* begin Records supplied *

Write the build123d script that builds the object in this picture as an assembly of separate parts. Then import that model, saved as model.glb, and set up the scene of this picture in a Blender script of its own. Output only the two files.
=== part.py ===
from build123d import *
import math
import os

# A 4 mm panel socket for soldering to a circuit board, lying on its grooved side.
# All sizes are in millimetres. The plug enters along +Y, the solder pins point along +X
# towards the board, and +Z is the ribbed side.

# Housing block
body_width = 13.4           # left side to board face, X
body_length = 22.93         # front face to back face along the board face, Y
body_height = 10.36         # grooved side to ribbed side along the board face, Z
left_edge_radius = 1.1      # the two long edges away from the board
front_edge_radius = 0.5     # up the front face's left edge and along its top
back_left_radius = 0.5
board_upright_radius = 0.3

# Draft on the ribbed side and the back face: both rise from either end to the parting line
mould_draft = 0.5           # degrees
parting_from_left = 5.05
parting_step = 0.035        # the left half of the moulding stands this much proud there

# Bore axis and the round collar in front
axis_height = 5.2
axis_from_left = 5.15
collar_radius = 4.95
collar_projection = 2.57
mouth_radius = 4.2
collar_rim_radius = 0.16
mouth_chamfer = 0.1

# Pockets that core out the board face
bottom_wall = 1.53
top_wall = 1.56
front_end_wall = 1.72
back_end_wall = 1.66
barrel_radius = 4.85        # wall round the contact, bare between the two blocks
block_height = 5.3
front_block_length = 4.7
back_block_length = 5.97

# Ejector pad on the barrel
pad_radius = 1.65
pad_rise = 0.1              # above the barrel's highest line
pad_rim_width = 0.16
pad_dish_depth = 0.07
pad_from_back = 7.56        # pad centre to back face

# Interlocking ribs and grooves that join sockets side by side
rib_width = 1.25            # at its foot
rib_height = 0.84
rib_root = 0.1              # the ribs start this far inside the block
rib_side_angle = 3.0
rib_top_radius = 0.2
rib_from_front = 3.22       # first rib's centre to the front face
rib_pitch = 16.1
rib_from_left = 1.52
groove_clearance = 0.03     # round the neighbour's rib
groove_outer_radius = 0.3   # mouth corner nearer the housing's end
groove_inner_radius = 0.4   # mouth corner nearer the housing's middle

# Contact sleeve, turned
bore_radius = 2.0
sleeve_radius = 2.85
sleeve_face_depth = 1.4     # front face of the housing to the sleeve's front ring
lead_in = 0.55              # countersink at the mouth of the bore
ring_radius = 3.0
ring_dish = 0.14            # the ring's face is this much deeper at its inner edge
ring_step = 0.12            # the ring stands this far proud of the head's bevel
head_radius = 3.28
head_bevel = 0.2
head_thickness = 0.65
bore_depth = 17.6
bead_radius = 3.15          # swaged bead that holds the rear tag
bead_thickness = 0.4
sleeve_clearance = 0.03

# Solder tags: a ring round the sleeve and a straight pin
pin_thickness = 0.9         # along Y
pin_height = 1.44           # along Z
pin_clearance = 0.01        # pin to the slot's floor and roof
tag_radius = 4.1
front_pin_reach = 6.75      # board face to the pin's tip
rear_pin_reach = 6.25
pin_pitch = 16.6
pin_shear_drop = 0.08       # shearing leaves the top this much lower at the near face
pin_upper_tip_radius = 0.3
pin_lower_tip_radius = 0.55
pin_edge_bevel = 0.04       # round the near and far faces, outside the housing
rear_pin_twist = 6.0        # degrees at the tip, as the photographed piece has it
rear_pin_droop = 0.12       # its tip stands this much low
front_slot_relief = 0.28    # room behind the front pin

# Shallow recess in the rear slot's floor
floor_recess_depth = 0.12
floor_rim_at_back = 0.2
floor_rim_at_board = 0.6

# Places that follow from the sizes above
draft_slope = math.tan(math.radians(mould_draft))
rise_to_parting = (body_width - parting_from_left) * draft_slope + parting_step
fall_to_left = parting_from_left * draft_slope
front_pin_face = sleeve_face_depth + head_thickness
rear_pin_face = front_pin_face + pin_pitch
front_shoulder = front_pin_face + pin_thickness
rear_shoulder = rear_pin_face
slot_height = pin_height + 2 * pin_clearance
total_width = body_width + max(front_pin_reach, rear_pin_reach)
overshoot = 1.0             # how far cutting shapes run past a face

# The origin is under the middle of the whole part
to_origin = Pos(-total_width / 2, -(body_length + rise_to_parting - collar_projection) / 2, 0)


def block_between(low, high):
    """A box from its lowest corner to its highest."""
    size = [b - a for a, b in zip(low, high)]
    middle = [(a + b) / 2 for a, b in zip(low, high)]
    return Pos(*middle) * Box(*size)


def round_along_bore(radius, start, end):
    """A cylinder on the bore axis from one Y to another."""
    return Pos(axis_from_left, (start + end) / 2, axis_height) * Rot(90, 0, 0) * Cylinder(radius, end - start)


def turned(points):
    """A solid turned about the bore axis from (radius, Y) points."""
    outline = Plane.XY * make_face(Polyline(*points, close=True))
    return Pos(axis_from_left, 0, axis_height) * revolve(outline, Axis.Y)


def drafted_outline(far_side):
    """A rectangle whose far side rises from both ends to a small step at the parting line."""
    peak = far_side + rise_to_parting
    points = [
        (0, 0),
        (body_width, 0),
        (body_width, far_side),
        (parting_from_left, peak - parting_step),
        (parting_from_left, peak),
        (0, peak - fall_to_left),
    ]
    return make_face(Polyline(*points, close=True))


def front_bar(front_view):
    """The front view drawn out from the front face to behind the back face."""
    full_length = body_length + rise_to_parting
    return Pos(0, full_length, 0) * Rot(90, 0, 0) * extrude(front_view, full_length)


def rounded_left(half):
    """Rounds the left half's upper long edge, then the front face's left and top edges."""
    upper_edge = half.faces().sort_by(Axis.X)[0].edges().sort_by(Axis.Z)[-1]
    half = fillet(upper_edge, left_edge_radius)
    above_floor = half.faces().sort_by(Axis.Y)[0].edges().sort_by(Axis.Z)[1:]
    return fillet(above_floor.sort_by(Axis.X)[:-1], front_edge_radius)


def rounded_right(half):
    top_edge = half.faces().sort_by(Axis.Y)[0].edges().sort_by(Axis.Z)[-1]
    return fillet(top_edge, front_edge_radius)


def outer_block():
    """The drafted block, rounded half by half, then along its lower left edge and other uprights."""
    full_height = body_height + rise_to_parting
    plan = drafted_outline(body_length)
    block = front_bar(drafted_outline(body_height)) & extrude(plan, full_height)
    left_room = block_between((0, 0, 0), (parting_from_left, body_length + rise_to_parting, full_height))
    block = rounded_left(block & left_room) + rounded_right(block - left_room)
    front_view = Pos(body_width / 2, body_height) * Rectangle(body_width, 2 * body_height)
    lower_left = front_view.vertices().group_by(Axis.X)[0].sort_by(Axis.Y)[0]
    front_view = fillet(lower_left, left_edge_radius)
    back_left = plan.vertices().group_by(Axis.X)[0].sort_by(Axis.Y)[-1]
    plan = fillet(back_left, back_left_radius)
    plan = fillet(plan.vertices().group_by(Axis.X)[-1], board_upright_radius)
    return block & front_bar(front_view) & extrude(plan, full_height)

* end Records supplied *
* begin Records supplied *

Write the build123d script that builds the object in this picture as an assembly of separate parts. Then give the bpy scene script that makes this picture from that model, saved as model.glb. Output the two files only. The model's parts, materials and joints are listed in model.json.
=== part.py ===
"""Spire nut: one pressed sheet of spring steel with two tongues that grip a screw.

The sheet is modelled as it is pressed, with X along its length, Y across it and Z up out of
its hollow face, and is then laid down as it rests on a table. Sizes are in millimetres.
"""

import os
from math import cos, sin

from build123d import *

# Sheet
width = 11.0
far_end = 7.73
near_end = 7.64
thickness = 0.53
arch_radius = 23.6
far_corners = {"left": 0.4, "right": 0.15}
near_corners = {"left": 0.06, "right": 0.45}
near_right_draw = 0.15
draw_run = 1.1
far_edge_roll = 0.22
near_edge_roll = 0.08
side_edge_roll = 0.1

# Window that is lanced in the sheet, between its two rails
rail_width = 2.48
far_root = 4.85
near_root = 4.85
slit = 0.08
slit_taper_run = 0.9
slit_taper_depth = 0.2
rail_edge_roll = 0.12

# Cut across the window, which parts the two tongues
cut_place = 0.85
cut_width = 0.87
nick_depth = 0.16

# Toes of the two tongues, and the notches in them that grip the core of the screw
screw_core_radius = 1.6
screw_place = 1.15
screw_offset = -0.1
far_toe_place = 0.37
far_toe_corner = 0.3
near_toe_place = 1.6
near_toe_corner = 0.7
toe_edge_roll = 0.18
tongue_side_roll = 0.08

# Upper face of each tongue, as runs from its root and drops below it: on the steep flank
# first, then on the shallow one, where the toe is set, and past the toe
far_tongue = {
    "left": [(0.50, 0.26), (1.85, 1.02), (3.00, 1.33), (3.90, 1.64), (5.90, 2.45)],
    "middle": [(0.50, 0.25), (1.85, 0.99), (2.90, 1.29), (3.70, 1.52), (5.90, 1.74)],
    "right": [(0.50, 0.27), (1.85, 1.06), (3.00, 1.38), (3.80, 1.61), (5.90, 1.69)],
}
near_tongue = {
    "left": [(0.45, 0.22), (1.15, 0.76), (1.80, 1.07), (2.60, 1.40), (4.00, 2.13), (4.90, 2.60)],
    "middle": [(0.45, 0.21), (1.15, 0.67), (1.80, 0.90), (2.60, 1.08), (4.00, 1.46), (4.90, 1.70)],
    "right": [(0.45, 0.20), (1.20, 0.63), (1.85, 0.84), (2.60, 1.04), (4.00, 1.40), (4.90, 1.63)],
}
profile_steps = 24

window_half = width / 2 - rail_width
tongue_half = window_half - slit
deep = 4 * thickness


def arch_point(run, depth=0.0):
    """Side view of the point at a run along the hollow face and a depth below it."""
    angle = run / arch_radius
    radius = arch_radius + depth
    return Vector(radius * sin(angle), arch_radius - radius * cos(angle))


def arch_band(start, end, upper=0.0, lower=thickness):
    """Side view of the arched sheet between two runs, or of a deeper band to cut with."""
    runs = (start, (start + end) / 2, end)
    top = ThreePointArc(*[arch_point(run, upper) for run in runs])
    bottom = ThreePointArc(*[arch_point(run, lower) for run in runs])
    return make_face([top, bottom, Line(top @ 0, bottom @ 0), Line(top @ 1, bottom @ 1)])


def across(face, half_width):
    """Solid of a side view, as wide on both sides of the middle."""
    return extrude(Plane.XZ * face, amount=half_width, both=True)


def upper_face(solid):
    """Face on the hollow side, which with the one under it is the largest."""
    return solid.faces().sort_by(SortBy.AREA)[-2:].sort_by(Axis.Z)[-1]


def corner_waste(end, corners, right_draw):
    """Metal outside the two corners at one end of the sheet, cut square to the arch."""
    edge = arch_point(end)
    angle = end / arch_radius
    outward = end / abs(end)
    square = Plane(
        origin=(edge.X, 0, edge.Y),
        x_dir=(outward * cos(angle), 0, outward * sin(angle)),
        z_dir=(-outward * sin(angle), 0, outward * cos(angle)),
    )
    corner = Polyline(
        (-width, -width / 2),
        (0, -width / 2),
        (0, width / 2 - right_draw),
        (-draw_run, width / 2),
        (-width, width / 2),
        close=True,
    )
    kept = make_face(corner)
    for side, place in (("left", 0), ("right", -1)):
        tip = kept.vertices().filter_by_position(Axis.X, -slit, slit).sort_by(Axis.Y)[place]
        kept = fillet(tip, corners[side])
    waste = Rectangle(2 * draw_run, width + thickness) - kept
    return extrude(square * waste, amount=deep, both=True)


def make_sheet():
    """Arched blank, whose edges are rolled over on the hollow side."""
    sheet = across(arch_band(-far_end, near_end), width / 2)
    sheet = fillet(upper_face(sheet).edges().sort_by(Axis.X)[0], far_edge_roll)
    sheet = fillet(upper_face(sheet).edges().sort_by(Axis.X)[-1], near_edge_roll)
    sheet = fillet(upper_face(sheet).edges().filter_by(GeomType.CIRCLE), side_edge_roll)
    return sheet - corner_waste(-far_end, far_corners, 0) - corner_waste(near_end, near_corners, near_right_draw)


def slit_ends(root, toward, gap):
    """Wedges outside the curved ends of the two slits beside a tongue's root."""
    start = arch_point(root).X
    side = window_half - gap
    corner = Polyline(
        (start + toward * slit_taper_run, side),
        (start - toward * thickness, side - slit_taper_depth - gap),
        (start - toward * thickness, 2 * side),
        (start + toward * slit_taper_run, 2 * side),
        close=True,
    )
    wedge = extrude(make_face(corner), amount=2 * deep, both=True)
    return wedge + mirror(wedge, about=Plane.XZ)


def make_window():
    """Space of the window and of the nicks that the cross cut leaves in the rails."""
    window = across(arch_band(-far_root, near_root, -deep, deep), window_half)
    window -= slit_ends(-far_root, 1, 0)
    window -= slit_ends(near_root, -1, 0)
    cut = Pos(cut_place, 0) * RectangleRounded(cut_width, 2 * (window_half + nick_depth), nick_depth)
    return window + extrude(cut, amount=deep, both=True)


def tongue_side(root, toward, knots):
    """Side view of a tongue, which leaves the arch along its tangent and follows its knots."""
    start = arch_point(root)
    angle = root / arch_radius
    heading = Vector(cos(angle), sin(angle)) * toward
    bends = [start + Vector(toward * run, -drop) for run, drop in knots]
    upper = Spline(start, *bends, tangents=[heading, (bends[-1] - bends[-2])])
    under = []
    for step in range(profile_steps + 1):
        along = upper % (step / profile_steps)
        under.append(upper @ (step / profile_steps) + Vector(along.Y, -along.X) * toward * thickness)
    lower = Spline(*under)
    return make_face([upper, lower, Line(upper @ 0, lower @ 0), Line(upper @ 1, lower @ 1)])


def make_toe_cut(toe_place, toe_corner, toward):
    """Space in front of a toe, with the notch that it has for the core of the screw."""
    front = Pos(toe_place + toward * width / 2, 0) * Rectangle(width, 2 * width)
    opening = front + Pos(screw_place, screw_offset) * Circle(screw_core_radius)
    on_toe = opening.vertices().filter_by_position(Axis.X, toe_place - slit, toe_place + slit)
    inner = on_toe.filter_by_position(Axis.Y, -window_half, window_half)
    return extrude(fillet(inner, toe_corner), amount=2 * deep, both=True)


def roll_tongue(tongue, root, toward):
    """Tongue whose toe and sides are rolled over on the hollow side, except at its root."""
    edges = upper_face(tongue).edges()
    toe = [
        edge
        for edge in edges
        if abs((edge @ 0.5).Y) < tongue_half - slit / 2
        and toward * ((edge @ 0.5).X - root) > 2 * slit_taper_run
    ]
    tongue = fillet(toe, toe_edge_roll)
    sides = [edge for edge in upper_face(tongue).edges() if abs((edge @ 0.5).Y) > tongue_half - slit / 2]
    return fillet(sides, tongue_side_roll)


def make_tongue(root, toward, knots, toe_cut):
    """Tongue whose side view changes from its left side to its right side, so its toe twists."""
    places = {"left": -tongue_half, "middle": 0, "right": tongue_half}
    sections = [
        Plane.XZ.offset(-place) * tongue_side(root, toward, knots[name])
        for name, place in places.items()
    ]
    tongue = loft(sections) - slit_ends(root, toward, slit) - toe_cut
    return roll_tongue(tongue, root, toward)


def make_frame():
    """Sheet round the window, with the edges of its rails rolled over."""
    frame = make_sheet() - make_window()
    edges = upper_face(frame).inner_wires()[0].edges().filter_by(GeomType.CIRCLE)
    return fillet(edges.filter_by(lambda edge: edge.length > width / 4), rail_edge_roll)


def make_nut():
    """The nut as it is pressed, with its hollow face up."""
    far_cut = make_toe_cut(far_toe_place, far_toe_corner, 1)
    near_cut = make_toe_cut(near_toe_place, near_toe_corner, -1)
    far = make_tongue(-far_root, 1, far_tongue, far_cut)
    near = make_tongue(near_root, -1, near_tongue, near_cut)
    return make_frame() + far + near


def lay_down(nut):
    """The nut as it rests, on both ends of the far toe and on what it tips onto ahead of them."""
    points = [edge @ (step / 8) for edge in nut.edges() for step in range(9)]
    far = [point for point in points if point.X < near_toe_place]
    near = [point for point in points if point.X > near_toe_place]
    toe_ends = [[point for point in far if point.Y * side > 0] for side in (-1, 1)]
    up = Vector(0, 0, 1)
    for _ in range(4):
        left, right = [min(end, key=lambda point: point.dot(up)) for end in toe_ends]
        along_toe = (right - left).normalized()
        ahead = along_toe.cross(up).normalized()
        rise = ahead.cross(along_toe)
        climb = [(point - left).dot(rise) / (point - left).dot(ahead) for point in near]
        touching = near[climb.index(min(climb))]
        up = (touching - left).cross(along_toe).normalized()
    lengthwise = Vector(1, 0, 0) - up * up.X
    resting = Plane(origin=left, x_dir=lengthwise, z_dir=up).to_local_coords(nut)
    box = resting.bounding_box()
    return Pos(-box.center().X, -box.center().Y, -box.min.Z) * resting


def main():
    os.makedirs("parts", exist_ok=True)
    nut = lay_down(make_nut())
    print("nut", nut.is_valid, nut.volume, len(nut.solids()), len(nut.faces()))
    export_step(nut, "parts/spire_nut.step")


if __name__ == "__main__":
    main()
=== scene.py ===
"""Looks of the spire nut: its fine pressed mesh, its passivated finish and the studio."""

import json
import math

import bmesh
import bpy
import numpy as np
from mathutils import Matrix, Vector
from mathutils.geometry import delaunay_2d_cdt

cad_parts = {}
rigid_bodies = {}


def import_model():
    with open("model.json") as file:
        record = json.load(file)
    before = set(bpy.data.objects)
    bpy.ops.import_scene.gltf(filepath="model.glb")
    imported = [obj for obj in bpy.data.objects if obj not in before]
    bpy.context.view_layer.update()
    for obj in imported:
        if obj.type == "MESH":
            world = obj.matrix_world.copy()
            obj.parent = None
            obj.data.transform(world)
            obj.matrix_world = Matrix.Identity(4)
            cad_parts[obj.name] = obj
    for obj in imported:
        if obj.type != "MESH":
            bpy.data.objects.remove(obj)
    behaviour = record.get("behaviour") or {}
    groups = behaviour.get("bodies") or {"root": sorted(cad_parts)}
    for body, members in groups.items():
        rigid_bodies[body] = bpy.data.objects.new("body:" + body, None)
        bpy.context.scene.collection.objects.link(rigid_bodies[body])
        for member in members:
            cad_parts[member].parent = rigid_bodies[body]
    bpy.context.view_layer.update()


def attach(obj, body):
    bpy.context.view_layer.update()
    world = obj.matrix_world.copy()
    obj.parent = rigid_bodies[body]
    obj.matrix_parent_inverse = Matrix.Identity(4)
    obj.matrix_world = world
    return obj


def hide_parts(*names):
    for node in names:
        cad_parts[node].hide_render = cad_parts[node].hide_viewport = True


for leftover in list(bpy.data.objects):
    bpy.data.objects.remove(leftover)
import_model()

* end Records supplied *

Stated problem
Show the lines from the data above that contain the string "saved".

Result for this exercise
Write the build123d script that builds the object in this picture as an assembly of separate parts. Then import that model, saved as model.glb, and set up the scene of this picture in a Blender script of its own. Output only the two files.
Write the build123d script that builds the object in this picture as an assembly of separate parts. Then give the bpy scene script that makes this picture from that model, saved as model.glb. Output the two files only. The model's parts, materials and joints are listed in model.json.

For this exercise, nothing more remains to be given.